Lineartechnik in der Weltraumforschung
Profilschienen und Präzisionslaufwagen im Prüfstand von WARR
WARR (Wissenschaftliche Arbeitsgemeinschaft für Raketentechnik und Raumfahrt) ist eine deutsche Studentengruppe, die sich mit verschiedenen Themen der Raumfahrt beschäftigt. Die Raketenabteilung entwickelt seit 1966 Hybridantriebe und setzt sie in Höhenforschungsraketen um. Cryosphere ist das jüngste Vorhaben der WARR Raketentechnik. Das Projekt, an dem die Fakultät für Luft- und Raumfahrttechnik der TU München beteiligt ist, befasst sich mit dem Entwurf, Bau und Start einer kryogen angetriebenen Rakete, die eine Flughöhe von 35 km und Mach > 3 erreichen soll. Die Studenten wollen mit den Raketen den aktuellen europäischen Amateurhöhenrekord brechen, der aktuell bei 32,1 km liegt. Die Treibstoffe der einstufigen Rakete sind flüssiger Sauerstoff und fester HTPB-Kunststoff.
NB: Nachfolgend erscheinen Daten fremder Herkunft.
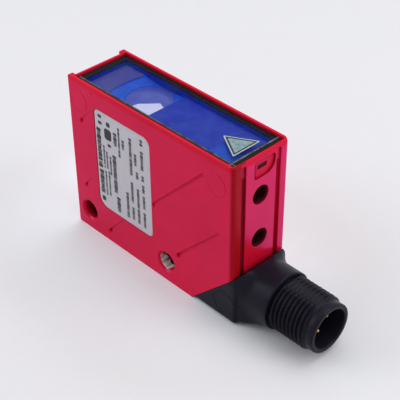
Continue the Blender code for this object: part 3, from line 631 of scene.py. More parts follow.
# dark and light colour, roughness, grain size, bump depth, specular level, metallic, blotch size
MOULDED = {
    "grey_plastic": ((0.17, 0.13, 0.085), (0.21, 0.16, 0.10), (0.45, 0.6), 0.35, 0.02, 0.3),
    "flank_plastic": ((0.035, 0.18, 0.66), (0.05, 0.24, 0.76), (0.2, 0.32), 0.6, 0.01, 0.5),
    "seal_rubber": ((0.010, 0.010, 0.011), (0.018, 0.018, 0.019), (0.7, 0.9), 0.15, 0.03, 0.3),
    "pale_label": ((0.30, 0.37, 0.38), (0.42, 0.48, 0.48), (0.4, 0.55), 0.4, 0.008, 0.4, 0.0, 1.5),
    "tinted_label": ((0.10, 0.19, 0.22), (0.21, 0.31, 0.33), (0.35, 0.5), 0.4, 0.008, 0.4, 0.0, 0.8),
    "label_ink": ((0.008, 0.008, 0.014), (0.018, 0.017, 0.024), (0.45, 0.6), 0.2, 0.006, 0.4, 0.0, 0.8),
    "chip_black": ((0.012, 0.012, 0.012), (0.024, 0.024, 0.024), (0.5, 0.7), 0.08, 0.02, 0.4, 0.0, 1.0),
    "ceramic": ((0.36, 0.25, 0.15), (0.47, 0.34, 0.21), (0.35, 0.5), 0.1, 0.01, 0.5, 0.0, 0.5),
    "steel": ((0.50, 0.50, 0.52), (0.66, 0.66, 0.68), (0.22, 0.38), 0.12, 0.006, 0.5, 1.0, 1.0),
    "gold": ((0.50, 0.29, 0.08), (0.64, 0.40, 0.13), (0.22, 0.36), 0.10, 0.004, 0.5, 1.0, 0.7),
    "green_lens": ((0.06, 0.40, 0.09), (0.10, 0.52, 0.13), (0.10, 0.22), 0.5, 0.006, 0.6, 0.0, 0.6),
    "yellow_lens": ((0.70, 0.42, 0.03), (0.85, 0.56, 0.06), (0.10, 0.22), 0.5, 0.006, 0.6, 0.0, 0.6),
}
MATERIALS = {name: moulded(name, *look) for name, look in MOULDED.items()}
MATERIALS.update({
    "red_paint": red_paint(), "black_plastic": black_plastic(), "frame_plastic": frame_plastic(),
    "blue_glass": window_blue(), "clear_glass": lens_glass(), "silver_label": silver_label(),
    "green_board": circuit_board(), "cable_grey": cable_wires(), "blue_plastic": baffle_blue(),
    "glowing_white_highlight": glowing_highlight_patch(),
})


def finish(obj, body, material, *nodes):
    """Paints a piece, makes it ride on its body and hides the CAD nodes it stands for."""
    obj.data.materials.clear()
    obj.data.materials.append(MATERIALS[material].material)
    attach(obj, body)
    if nodes:
        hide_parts(*nodes)
    return obj


# ---- Housing
def slanting_groove(name, place, start, end, deep, shallow, width=1.15):
    """A shallow groove in a side face, with a steep upper wall, that runs out towards its end."""
    way = Vector((end[0] - start[0], end[1] - start[1])).normalized()
    up = Vector((-way.y, way.x))
    loops = []
    for (x, z), depth in ((start, deep), (end, shallow)):
        here = Vector((x, z))
        section = (
            (width * 0.5 + 0.10, -0.30), (width * 0.5, 0.0), (width * 0.5 - 0.14, depth * 0.70),
            (width * 0.5 - 0.45, depth), (-width * 0.5 - 0.05, -0.02), (-width * 0.5 - 0.10, -0.30),
        )
        loops.append([place(*(here + up * across), into) for across, into in section])
    return loft(name, loops)


def side_marks(word, place, inward):
    """The cast marks of one side face: two round pin marks and dots."""
    tools = []
    origin = place(0.0, 0.0, 0.0)
    pins = ((LEFT + 2.95, 32.8, 2.6), (LEFT + 43.6, 32.3, 2.45))
    for i, (x, z, radius) in enumerate(pins):
        ring = [(radius - 0.16, -0.1), (radius - 0.12, 0.0), (radius - 0.06, 0.06), (radius + 0.02, 0.06),
                (radius + 0.10, 0.0), (radius + 0.14, -0.1)]
        tools.append(turned(f"{word}_pin_{i}", (x, origin[1], z), inward, ring, 64, closed=True))
    dots = ((LEFT + 3.2, 27.85, 1.0), (LEFT + 3.2, 11.3, 1.0), (LEFT + 10.5, 2.6, 1.0),
            (LEFT + 32.2, 8.3, 1.0), (LEFT + 7.65, 36.4, 0.6))
    for i, (x, z, small) in enumerate(dots):
        dip = [(0.0, 0.26 * small), (0.22 * small, 0.22 * small), (0.40 * small, 0.02),
               (0.44 * small, -0.1), (0.0, -0.1)]
        tools.append(turned(f"{word}_dot_{i}", (x, origin[1], z), inward, dip, 20))
    return tools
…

Tests der Raketenbrennkammer
„Es handelt sich um die erste Hybridrakete mit einem kryogenen Motor in Europa, die vollständig von Studenten entwickelt wird“, so Matthias Bode, Leiter der Raketentechnik bei WARR. Derzeit befindet sich das Projekt auf der Zielgeraden: Im Rahmen des STERN-Programms, welches das DLR (Deutsches Zentrum für Luft- und Raumfahrt) betreute, haben die Forscher ein Fullscale-Triebwerk gebaut und im Dezember 2017 erfolgreich am DLR-Standort Lampoldshausen getestet. „Die Entwicklung der Rakete ist zum aktuellen Zeitpunkt effektiv abgeschlossen“, schildert Matthias Bode. „Die Flughardware ist weitgehend fertiggestellt und validiert. Im Laufe des nächsten Halbjahres müssen wir nur noch einige wenige Teile bauen beziehungsweise testen, unter anderem die Brennkammer.“
Derzeit testet die WARR Raketentechnik das Versorgungssystem für die Brennkammer der EX-3-Rakete. Zwei wichtige Leistungsmaße sind dabei die Menge an Oxidator im Tank sowie der Massenstrom des Oxidators während des Betriebs der Brennkammer. „Wir bauen Hybridraketen. Das bedeutet, dass wir einen festen Treibstoff in unserer Brennkammer lagern und aus einem weiteren Tank einen flüssigen Oxidator einspritzen“, so Matthias Bode. „Wir verwenden dafür Flüssigsauerstoff bei cryogenen Temperaturen von -180 °C. In der Brennkammer wird die Kombination erhitzt, vermischt und verbrannt.“ So werden Gase mit 2.000 m/s (7.600 km/h) erzeugt, die den Schub der Rakete generieren. Um eine ideale Verbrennung zu erreichen, müssen die Forscher das Mischungsverhältnis sowie den idealen Druck der Brennkammer klar definieren und eine optimale Steuerung des Vorgangs im realen Betrieb gewährleisten.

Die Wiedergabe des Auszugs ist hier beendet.